Biomimetic polymeric semiconductor based hybrid nanosystems for artificial photosynthesis towards solar fuels generation via CO2 reduction

Abstract

© 2016 Elsevier Ltd. In photosynthesis, an intricate polymeric system is constructed by connecting a light-harvesting antenna network, a molecular water oxidation center, and CO2 or proton-reduction machinery in a nanolayered architecture as a basic photosynthetic unit for solar-to-fuels conversion.
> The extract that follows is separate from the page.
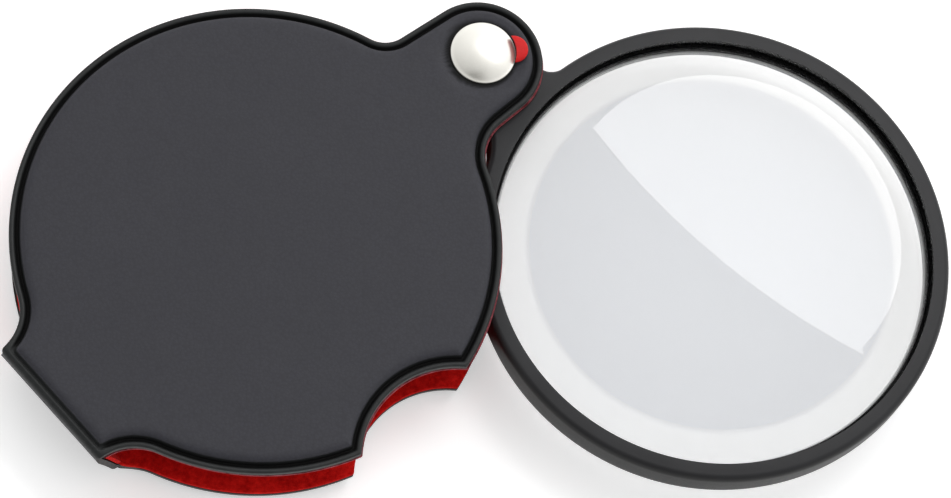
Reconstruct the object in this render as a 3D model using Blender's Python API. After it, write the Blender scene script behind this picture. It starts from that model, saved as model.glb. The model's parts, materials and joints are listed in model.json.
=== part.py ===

Herein, we present a prototype basic artificial photosynthetic unit by connecting a typical CO2/proton reduction catalyst, a cocatalyst and an electron mediator as well as CO2 activator into a polymer based nano-architectured system for artificial photosynthesis with water and CO2. Here, g-C3N4 nanosheets, mimicking the nanolayered thylakoids stacks are demonstrated as promising photocatalytic elements with planar configuration and high surface area, which provide an excellent platform for the assembly of other analogous elements. Au NPs are served as a suitable cocatalyst. ZIF-9, as a typical cofactor to illustrate this concept here, is used as a CO2 concentrator and an electron mediator to promote the redox reaction. In artificial photosynthesis, driven by light energy, water and CO2 are served electron donor and carbon source respectively for the generation of H2 and CO. The artificial unit described here as a simple model, provides an important biomimetic step down a path aligned with the low-cost artificial photosynthetic systems manufacturing.